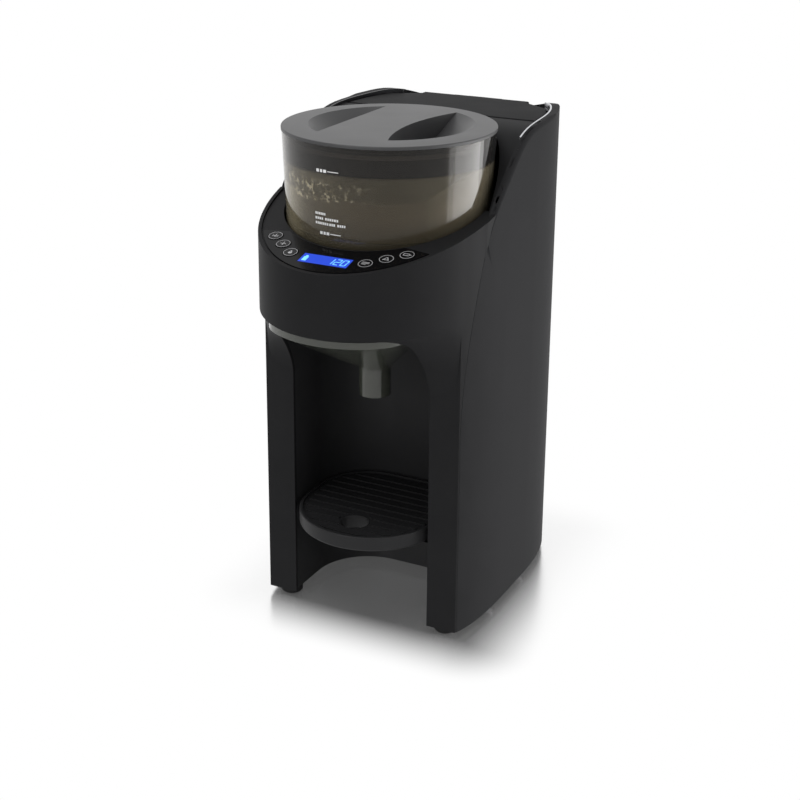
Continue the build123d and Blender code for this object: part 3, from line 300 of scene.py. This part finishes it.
def dress(node, material):
    # a smoothed copy of a node stands for it: doubles merged, sharp edges kept
    mesh = nodes[node].data.copy()
    sharpTurn = math.radians(meshCare["sharpAngle"])
    work = bmesh.new()
    work.from_mesh(mesh)
    bmesh.ops.remove_doubles(work, verts=work.verts, dist=meshCare["cadSamePoint"])
    bmesh.ops.dissolve_degenerate(work, edges=work.edges, dist=meshCare["shortest"])
    for face in work.faces:
        face.smooth = True
    for edge in work.edges:
        edge.smooth = not (len(edge.link_faces) == 2 and edge.calc_face_angle(0.0) > sharpTurn)
    if node.startswith("side_shell"):
        flatEdges = [edge for edge in work.edges if edge.smooth]
        bmesh.ops.dissolve_limit(work, angle_limit=math.radians(meshCare["flatAngle"]), verts=work.verts,
                                 edges=flatEdges)
        markOuterEdges(work)
    work.to_mesh(mesh)
    work.free()
    if "custom_normal" in mesh.attributes:
        mesh.attributes.remove(mesh.attributes["custom_normal"])
    obj = bpy.data.objects.new(node + ".finish", mesh)
    bpy.context.scene.collection.objects.link(obj)
    finish(obj, material)
    if node.startswith("side_shell"):
        bevel = obj.modifiers.new("topLineRounding", "BEVEL")
        bevel.width = shellEdge["round"] * mm
        bevel.segments = shellEdge["segments"]
        bevel.limit_method = "WEIGHT"
        bevel.use_clamp_overlap = False
    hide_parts(node)
    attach(obj, bodyOf[node])


# heights and sides in metres, from where a layer starts to where it is full
# the bank entries lay a denser film low on the left: partly banked powder, partly painted light reflected
# there
wallDust = {"scale": 240.0, "detail": 5.0, "breakup": 0.65, "gaps": (0.44, 0.6), "rise": (0.331, 0.337),
            "fall": (0.3575, 0.346), "side": (0.085, -0.045), "film": 0.3, "filmTop": 0.355, "leftDustAndLightShare": 0.8,
            "leftDustAndLightTop": (0.342, 0.339), "leftDustAndLightSide": (-0.018, -0.05), "amount": 0.75,
            "colour": tone(168, 158, 130)}
# the left and right tones are painted light: the powder is drawn paler towards either wall where light falls
# on it
powderToneAndPaintedLight = {"middle": tone(150, 138, 122), "left": tone(250, 240, 222), "right": tone(244, 238, 226),
               "leftFade": (-0.02, -0.055), "rightFade": (0.05, 0.066),
               "surface": {"rough": 0.95, "mottle": 0.1, "grain": 0.6, "grainScale": 420.0, "specular": 0.1}}
looks = {
    "satinBlack": {"colour": tone(31, 31, 32), "rough": 0.5, "specular": 0.045},
    "satinGrey": {"colour": tone(40, 40, 41), "rough": 0.45, "specular": 0.012},
    "linerBlack": {"colour": tone(42, 42, 43), "rough": 0.4, "specular": 0.1},
    "baseBlack": {"colour": tone(26, 26, 26), "rough": 0.6, "grain": 0.12, "grainScale": 700.0,
                  "specular": 0.2},
    "footRubber": {"colour": tone(24, 24, 24), "rough": 0.75, "grain": 0.1, "specular": 0.2},
    "plainSteel": {"colour": tone(170, 170, 172), "rough": 0.3, "metal": 1.0},
    "brightTrim": {"colour": tone(205, 206, 210), "rough": 0.22, "metal": 1.0},
    "shadedTrim": {"colour": tone(62, 62, 64), "rough": 0.35, "metal": 1.0},
    "inletBlack": {"colour": tone(16, 16, 16), "rough": 0.25, "specular": 0.3},
    "panelGloss": {"colour": tone(9, 9, 11), "rough": 0.12, "grain": 0.0, "specular": 0.08},
    "keyGloss": {"colour": tone(14, 14, 16), "rough": 0.16, "grain": 0.0, "specular": 0.12},
    "boardGreen": {"colour": tone(24, 92, 52), "rough": 0.4},
    "displayBlack": {"colour": tone(12, 14, 22), "rough": 0.15, "specular": 0.1},
    "lidGrey": {"colour": tone(54, 54, 55), "rough": 0.4, "specular": 0.36},
    "tankLidGrey": {"colour": tone(27, 27, 28), "rough": 0.5, "specular": 0.02},
    "wheelGrey": {"colour": tone(64, 62, 58), "rough": 0.35},
    "gasketClear": {"colour": tone(120, 120, 118), "rough": 0.5},
    "acetalWhite": {"colour": tone(222, 220, 212), "rough": 0.4},
    "brassTurned": {"colour": tone(190, 158, 88), "rough": 0.3, "metal": 1.0},
    "motorCan": {"colour": tone(165, 166, 170), "rough": 0.35, "metal": 1.0},
    "bracketGrey": {"colour": tone(56, 56, 58), "rough": 0.5},
    "chuteWhite": {"colour": tone(205, 205, 200), "rough": 0.35},
    "siliconeMilky": {"colour": tone(200, 200, 192), "rough": 0.45},
    "castAluminium": {"colour": tone(188, 189, 192), "rough": 0.42, "metal": 1.0, "grain": 0.1},
    "pumpBlack": {"colour": tone(30, 30, 31), "rough": 0.5, "specular": 0.2},
    "trayGrey": {"colour": tone(34, 34, 35), "rough": 0.45, "specular": 0.14},
    # the print's glow is painted light: the marks give off light though they are no lamp
    "printWhiteWithPaintedGlow": {"colour": tone(205, 205, 205), "rough": 0.5, "grain": 0.0,
                   "glow": (tone(200, 200, 200), 0.15)},
    "keyPrintGrey": {"colour": tone(168, 168, 170), "rough": 0.5, "grain": 0.0},
    "screenBlue": {"colour": tone(14, 26, 120), "rough": 0.3, "grain": 0.0, "mottle": 0.25, "specular": 0.1,
                   "glow": (tone(44, 80, 205), 0.9)},
    "digitPale": {"colour": tone(110, 190, 255), "rough": 0.3, "grain": 0.0,
                  "glow": (tone(110, 190, 250), 0.7)},
}
finishes = {name: moulded(name, **look) for name, look in looks.items()}
smokes = {
    "hopperSmoke": {"colour": tone(38, 37, 36), "tint": (0.70, 0.67, 0.63, 1.0), "faceOn": 0.22,
                    "edgeOn": 0.85, "coat": 0.8, "dust": wallDust},
    "tankSmoke": {"colour": tone(40, 41, 43), "tint": (0.6, 0.62, 0.65, 1.0), "faceOn": 0.5,
                  "edgeOn": 0.95, "rough": 0.12},
    "funnelSmoke": {"colour": tone(60, 62, 56), "tint": (0.62, 0.64, 0.56, 1.0), "faceOn": 0.8,
                    "edgeOn": 0.97, "rough": 0.14, "coat": 0.4, "specular": 0.5},
}
finishes.update({name: smoky(name, **look) for name, look in smokes.items()})
finishes["powderTanPaintedLight"] = powderWithPaintedLight("powderTanPaintedLight", powderToneAndPaintedLight)
print("stage: finishes made,", len(finishes))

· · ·

Work required:
Every line above should be printed again exactly as it stands.

Problem solution:
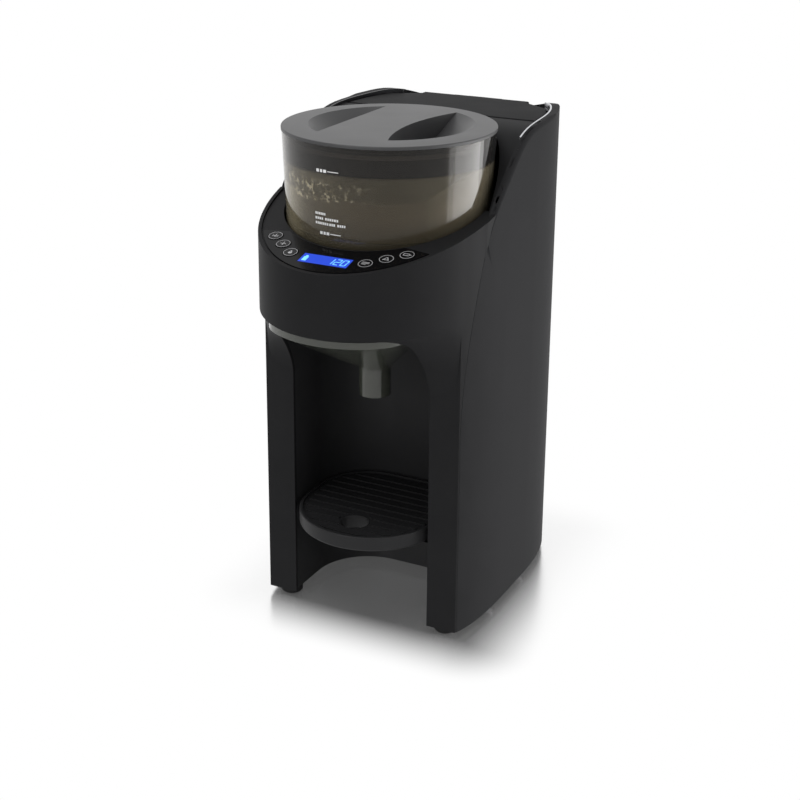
Continue the build123d and Blender code for this object: part 3, from line 300 of scene.py. This part finishes it.
def dress(node, material):
    # a smoothed copy of a node stands for it: doubles merged, sharp edges kept
    mesh = nodes[node].data.copy()
    sharpTurn = math.radians(meshCare["sharpAngle"])
    work = bmesh.new()
    work.from_mesh(mesh)
    bmesh.ops.remove_doubles(work, verts=work.verts, dist=meshCare["cadSamePoint"])
    bmesh.ops.dissolve_degenerate(work, edges=work.edges, dist=meshCare["shortest"])
    for face in work.faces:
        face.smooth = True
    for edge in work.edges:
        edge.smooth = not (len(edge.link_faces) == 2 and edge.calc_face_angle(0.0) > sharpTurn)
    if node.startswith("side_shell"):
        flatEdges = [edge for edge in work.edges if edge.smooth]
        bmesh.ops.dissolve_limit(work, angle_limit=math.radians(meshCare["flatAngle"]), verts=work.verts,
                                 edges=flatEdges)
        markOuterEdges(work)
    work.to_mesh(mesh)
    work.free()
    if "custom_normal" in mesh.attributes:
        mesh.attributes.remove(mesh.attributes["custom_normal"])
    obj = bpy.data.objects.new(node + ".finish", mesh)
    bpy.context.scene.collection.objects.link(obj)
    finish(obj, material)
    if node.startswith("side_shell"):
        bevel = obj.modifiers.new("topLineRounding", "BEVEL")
        bevel.width = shellEdge["round"] * mm
        bevel.segments = shellEdge["segments"]
        bevel.limit_method = "WEIGHT"
        bevel.use_clamp_overlap = False
    hide_parts(node)
    attach(obj, bodyOf[node])


# heights and sides in metres, from where a layer starts to where it is full
# the bank entries lay a denser film low on the left: partly banked powder, partly painted light reflected
# there
wallDust = {"scale": 240.0, "detail": 5.0, "breakup": 0.65, "gaps": (0.44, 0.6), "rise": (0.331, 0.337),
            "fall": (0.3575, 0.346), "side": (0.085, -0.045), "film": 0.3, "filmTop": 0.355, "leftDustAndLightShare": 0.8,
            "leftDustAndLightTop": (0.342, 0.339), "leftDustAndLightSide": (-0.018, -0.05), "amount": 0.75,
            "colour": tone(168, 158, 130)}
# the left and right tones are painted light: the powder is drawn paler towards either wall where light falls
# on it
powderToneAndPaintedLight = {"middle": tone(150, 138, 122), "left": tone(250, 240, 222), "right": tone(244, 238, 226),
               "leftFade": (-0.02, -0.055), "rightFade": (0.05, 0.066),
               "surface": {"rough": 0.95, "mottle": 0.1, "grain": 0.6, "grainScale": 420.0, "specular": 0.1}}
looks = {
    "satinBlack": {"colour": tone(31, 31, 32), "rough": 0.5, "specular": 0.045},
    "satinGrey": {"colour": tone(40, 40, 41), "rough": 0.45, "specular": 0.012},
    "linerBlack": {"colour": tone(42, 42, 43), "rough": 0.4, "specular": 0.1},
    "baseBlack": {"colour": tone(26, 26, 26), "rough": 0.6, "grain": 0.12, "grainScale": 700.0,
                  "specular": 0.2},
    "footRubber": {"colour": tone(24, 24, 24), "rough": 0.75, "grain": 0.1, "specular": 0.2},
    "plainSteel": {"colour": tone(170, 170, 172), "rough": 0.3, "metal": 1.0},
    "brightTrim": {"colour": tone(205, 206, 210), "rough": 0.22, "metal": 1.0},
    "shadedTrim": {"colour": tone(62, 62, 64), "rough": 0.35, "metal": 1.0},
    "inletBlack": {"colour": tone(16, 16, 16), "rough": 0.25, "specular": 0.3},
    "panelGloss": {"colour": tone(9, 9, 11), "rough": 0.12, "grain": 0.0, "specular": 0.08},
    "keyGloss": {"colour": tone(14, 14, 16), "rough": 0.16, "grain": 0.0, "specular": 0.12},
    "boardGreen": {"colour": tone(24, 92, 52), "rough": 0.4},
    "displayBlack": {"colour": tone(12, 14, 22), "rough": 0.15, "specular": 0.1},
    "lidGrey": {"colour": tone(54, 54, 55), "rough": 0.4, "specular": 0.36},
    "tankLidGrey": {"colour": tone(27, 27, 28), "rough": 0.5, "specular": 0.02},
    "wheelGrey": {"colour": tone(64, 62, 58), "rough": 0.35},
    "gasketClear": {"colour": tone(120, 120, 118), "rough": 0.5},
    "acetalWhite": {"colour": tone(222, 220, 212), "rough": 0.4},
    "brassTurned": {"colour": tone(190, 158, 88), "rough": 0.3, "metal": 1.0},
    "motorCan": {"colour": tone(165, 166, 170), "rough": 0.35, "metal": 1.0},
    "bracketGrey": {"colour": tone(56, 56, 58), "rough": 0.5},
    "chuteWhite": {"colour": tone(205, 205, 200), "rough": 0.35},
    "siliconeMilky": {"colour": tone(200, 200, 192), "rough": 0.45},
    "castAluminium": {"colour": tone(188, 189, 192), "rough": 0.42, "metal": 1.0, "grain": 0.1},
    "pumpBlack": {"colour": tone(30, 30, 31), "rough": 0.5, "specular": 0.2},
    "trayGrey": {"colour": tone(34, 34, 35), "rough": 0.45, "specular": 0.14},
    # the print's glow is painted light: the marks give off light though they are no lamp
    "printWhiteWithPaintedGlow": {"colour": tone(205, 205, 205), "rough": 0.5, "grain": 0.0,
                   "glow": (tone(200, 200, 200), 0.15)},
    "keyPrintGrey": {"colour": tone(168, 168, 170), "rough": 0.5, "grain": 0.0},
    "screenBlue": {"colour": tone(14, 26, 120), "rough": 0.3, "grain": 0.0, "mottle": 0.25, "specular": 0.1,
                   "glow": (tone(44, 80, 205), 0.9)},
    "digitPale": {"colour": tone(110, 190, 255), "rough": 0.3, "grain": 0.0,
                  "glow": (tone(110, 190, 250), 0.7)},
}
finishes = {name: moulded(name, **look) for name, look in looks.items()}
smokes = {
    "hopperSmoke": {"colour": tone(38, 37, 36), "tint": (0.70, 0.67, 0.63, 1.0), "faceOn": 0.22,
                    "edgeOn": 0.85, "coat": 0.8, "dust": wallDust},
    "tankSmoke": {"colour": tone(40, 41, 43), "tint": (0.6, 0.62, 0.65, 1.0), "faceOn": 0.5,
                  "edgeOn": 0.95, "rough": 0.12},
    "funnelSmoke": {"colour": tone(60, 62, 56), "tint": (0.62, 0.64, 0.56, 1.0), "faceOn": 0.8,
                    "edgeOn": 0.97, "rough": 0.14, "coat": 0.4, "specular": 0.5},
}
finishes.update({name: smoky(name, **look) for name, look in smokes.items()})
finishes["powderTanPaintedLight"] = powderWithPaintedLight("powderTanPaintedLight", powderToneAndPaintedLight)
print("stage: finishes made,", len(finishes))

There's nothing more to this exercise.